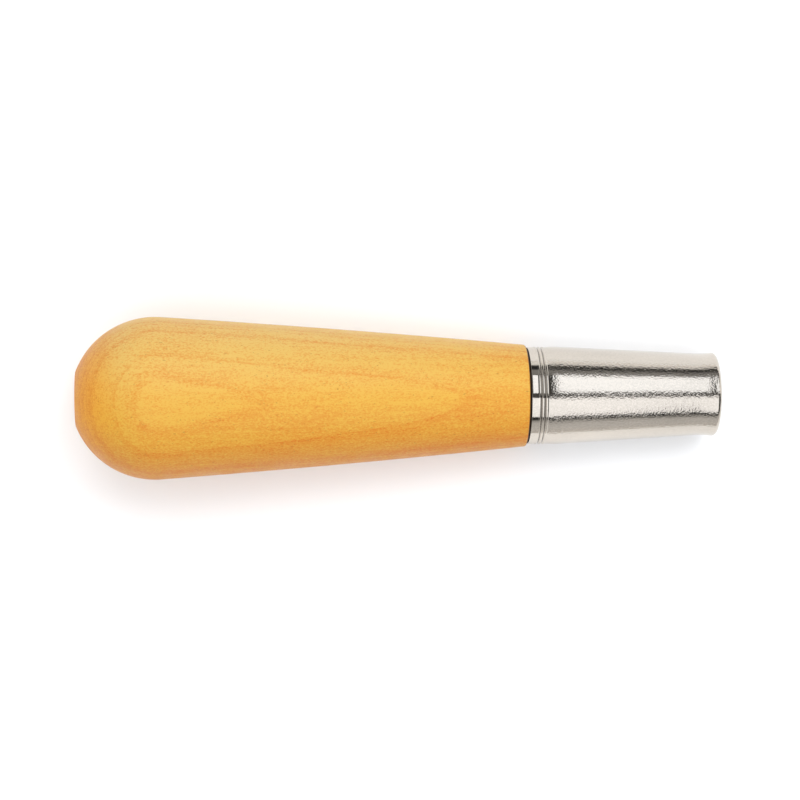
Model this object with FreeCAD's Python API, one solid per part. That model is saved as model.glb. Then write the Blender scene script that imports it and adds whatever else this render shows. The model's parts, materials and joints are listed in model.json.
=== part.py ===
"""Lino cutter handle: a turned hardwood grip, a drawn ferrule and a sprung socket for nib-style cutters.

Every piece is first made about the tool's own axis, which runs along +X from the butt (x = 0) to the
mouth of the ferrule (x = overall_length).  The half-sections are drawn in x and r, the distance from
that axis, and turned.  At the end the whole tool is laid down the way it rests on a table: the bulb
and the lip of the ferrule both touch z = 0, and the middle of the tool stands over the origin.

The cutter's half-round tang goes between the sleeve and the leaves of the spring crown.  The leaves
press it outwards against the sleeve, as in a dip pen's holder.

All sizes are in millimetres and degrees.
"""

import FreeCAD
import Part
import math
import os

# Overall
overall_length = 120.0

# Grip: a pear-shaped turning with a flat butt, a round dome and a long, slightly swelled taper
bulb_diameter = 30.3
dome_radius = 15.8
butt_diameter = 10.2
butt_edge_round = 0.6
taper_swell_angle = 0.8
shoulder_diameter = 19.06
shoulder_edge_round = 0.45

# Ferrule: one drawn sheet shell with a plain band, rolled beads and grooves, a cone and a hemmed lip
ferrule_length = 35.8
ferrule_wall = 0.5
shoulder_step = 0.42
band_edge_round = 0.2
first_bead_from_base = 1.32
bead_width = 0.36
bead_rise = 0.05
groove_width = 0.35
groove_depth = 0.12
groove_count = 2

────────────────

→ **To do**
Pull every line containing "that" from the material above.

→ **The result**
Model this object with FreeCAD's Python API, one solid per part. That model is saved as model.glb. Then write the Blender scene script that imports it and adds whatever else this render shows. The model's parts, materials and joints are listed in model.json.
that axis, and turned.  At the end the whole tool is laid down the way it rests on a table: the bulb